With these Bayesian decoding methods, the team demonstrated the successful point-and-click control of a computer cursor by a human with paralysis and the decoding of full arm and hand movement in non-human primates.
Black is best known for his work on human motion and shape estimation.
With Hedvig Sidenbladh and David Fleet, he introduced the use of particle filtering for tracking 3D articulated human motion.
This work was awarded the Koenderink Koenderink Prize for Fundamental Contributions in Computer Vision at ECCV 2000.
His current work focuses on modeling and estimating human shape and pose from images and video.
Black's work with Stefan Roth "On the spatial statistics of optical flow" received honorable mention for the Marr Prize at ICCV 2005.
His team was the first to fit a learned 3D human body model to multi-camera image data at CVPR 2007, under clothing at ECCV 2008, from a single image at ICCV 2009, and from RGB-D data at ICCV 2011.
His group produced the popular SMPL 3D body model (and various extensions like FLAME for 3D human faces, MANO for 3D hands, and SMPL-X, an expressive 3D body model with hands and faces) and popularized methods for estimating 3D body shape from images.
SMPL is widely used in both academia and industry and was one of the core technologies licensed by Body Labs Inc.
Loper and Black popularized "differentiable rendering", which has become an important component of self-supervised training of neural networks for problems like facial analysis.
Classical methods for analysis by synthesis formulate an objective function and then differentiate it.
Black has won all three major test-of-time prizes in computer vision: the Koenderink Prize at the European Conference on Computer Vision (ECCV) in 2010 and 2022, the Helmholtz Prize at the International Conference on Computer Vision (ICCV) in 2013, and the Longuet-Higgins Prize at the IEEE Conference on Computer Vision and Pattern Recognition (CVPR) in 2022.
In 2023 he received the PAMI Distinguished Researcher Award.
Black's thesis reformulated optical flow estimation as a robust M-estimation problem.
The main observation was that spatial discontinuities in image motion and violations of the standard brightness constancy assumption could be treated as outliers.
Reformulating the classical optimization problem as a robust estimation problem produced more accurate results.
This "Black and Anandan" optical flow algorithm has been widely used, for example, in special effects.
The method was used to compute optical flow for the painterly effects in What Dreams May Come and for registering 3D face scans in The Matrix Reloaded.
His work with Deqing Sun and Stefan Roth on the "Secrets of Optical Flow" was awarded the 2020 Longuet- Higgins Prize.
The prize is given annually by the IEEE Pattern Analysis and Machine Intelligence (PAMI) Technical Committee for "Contributions in Computer Vision that Have Withstood the Test of Time."
The "secrets" paper helped establish the state of the art in the field and led to the widely used Classic+NL flow algorithm.
The "Black and Anandan" method helped popularize robust statistics in computer vision.
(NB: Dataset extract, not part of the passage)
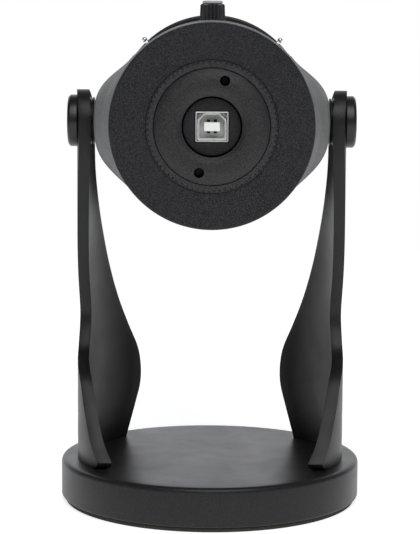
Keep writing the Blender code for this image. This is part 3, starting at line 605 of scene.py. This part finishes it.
def clamp_knob(name, across):
    """Round hand knob: chamfered rim, shallow dish in its face and a recess for the washer."""
    low, high, dish = KNOB_IN, KNOB_OUT, KNOB_R - 2.4 * MM
    washer_r, seat, end = 6.3 * MM, low + 1.5 * MM, low + 2.6 * MM
    profile = [(0.0, high - 0.35 * MM, 0), (dish - 0.3 * MM, high - 0.35 * MM, 0.3 * MM)]
    profile += [(dish, high, 0.25 * MM), (KNOB_R - 0.9 * MM, high, 0.35 * MM)]
    profile += [(KNOB_R, high - 0.9 * MM, 0.35 * MM), (KNOB_R, low + 0.6 * MM, 0.2 * MM)]
    profile += [(KNOB_R - 0.6 * MM, low, 0.2 * MM), (washer_r, low, 0), (washer_r, seat, 0)]
    profile += [(BOLT_HOLE_R, seat, 0), (BOLT_HOLE_R, end, 0), (0.0, end, 0)]
    knob = make(name + "_hand_knob", lathe(rounded(profile, closed=False), steps=128), across)
    dress(knob, KNOB_PLASTIC, name + "_clamp_knob", "black_plastic", name + "_knob")


# ---------------------------------------------------------------- housing
def smoothstep(value):
    value = min(1.0, max(0.0, value))
    return value * value * (3.0 - 2.0 * value)


BODY_LINE = ((-77, 37.3), (-60, 38.2), (-35, 39.7), (0, 40.9), (27, 41.2))
SWELL_LINE = ((-74, 0.0), (-60, 0.30), (-42, 0.68), (-24, 0.92), (-8, 1.0), (0, 1.0), (27, 1.0))
SWELL = 6.4 * MM


def housing_radius(turn, z):
    """Round body whose sides swell towards each pivot and end there in a flat."""
    off = math.degrees(math.acos(min(1.0, abs(math.cos(turn)))))
    fade = 29.0 if math.sin(turn) < 0.0 else 35.0
    ramp = 0.5 * (1.0 + math.cos(math.pi * min(1.0, max(0.0, (off - 10.0) / fade))))
    swell = SWELL * along(SWELL_LINE, max(z / MM, -74.0)) * smoothstep((27.0 - z / MM) / 24.0)
    radius = along(BODY_LINE, z / MM) * MM + swell * ramp
    return min(radius, SHOULDER_X / max(abs(math.cos(turn)), 1e-6))


def housing():
    low, high, steps, rows = HOUSING_LOW, HOUSING_HIGH, 176, 56
    lip = 0.35 * MM
    heights = [low + lip + (high - low - 2 * lip) * i / rows for i in range(rows + 1)]
    points, rings = [], []

    def ring(radius_at, z):
        rings.append([])
        for i in range(steps):
            turn = 2.0 * math.pi * i / steps
            rings[-1].append(len(points))
            points.append((radius_at(turn) * math.cos(turn), radius_at(turn) * math.sin(turn), z))

    ring(lambda turn: housing_radius(turn, low) - lip, low)
    for z in heights:
        ring(lambda turn, z=z: housing_radius(turn, z), z)
    ring(lambda turn: housing_radius(turn, high) - lip, high)
    for radius, z in ((37.4 * MM, high), (37.4 * MM, -25 * MM), (BORE_R, -45 * MM), (BORE_R, low)):
        ring(lambda turn, radius=radius: radius, z)
    shell = make("housing_shell", (points, bridge(rings, closed=True)), MIC)
    carve(shell, [curved_plate(PANEL_R + 8 * MM, 30 * MM, 0.0)], MIC)
    bolt = pin(BOLT_HOLE_R, -60 * MM, 60 * MM)
    carve(shell, [bolt], MIC @ Matrix.Rotation(math.radians(90.0), 4, "Y"))
    jack = pin(JACK_RING_R + GAP, 25 * MM, 60 * MM, steps=48)
    carve(shell, [jack], facing(180.0, JACK_Y))
    dress(shell, BODY_COAT, "head", "powder_coat", "housing", sharp=35.0)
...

This was facilitated by several papers that connected robust penalty functions to classical "line processes" used in Markov Random Fields (MRFs) at the time.
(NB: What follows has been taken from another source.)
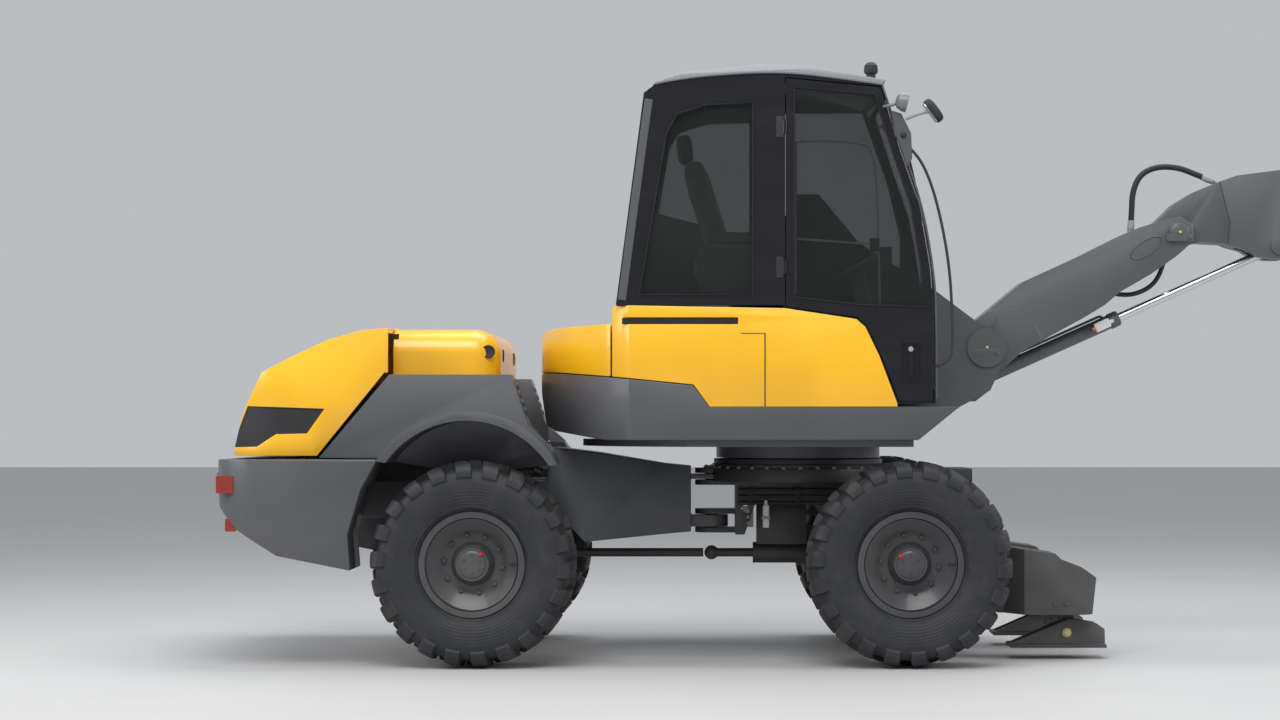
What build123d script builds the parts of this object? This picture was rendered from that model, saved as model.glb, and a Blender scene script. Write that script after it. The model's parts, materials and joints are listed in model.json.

Black and Rangarajan characterized the formal properties of robust functions that have an equivalent line-process form and provided a process to convert between these formulations (known now as "Black-Rangarajan Duality" ).
Black and colleagues applied these ideas to image denoising, anisotropic diffusion, and principal-component analysis (PCA).
The robust formulation was hand crafted and used small spatial neighborhoods.
The work on Fields of Experts with Stefan Roth removed these restrictions.
They learned the potential functions of an MRF with large spatial cliques by modeling the field potentials as a product of experts.
Their formulation can be viewed as a shallow convolutional neural network.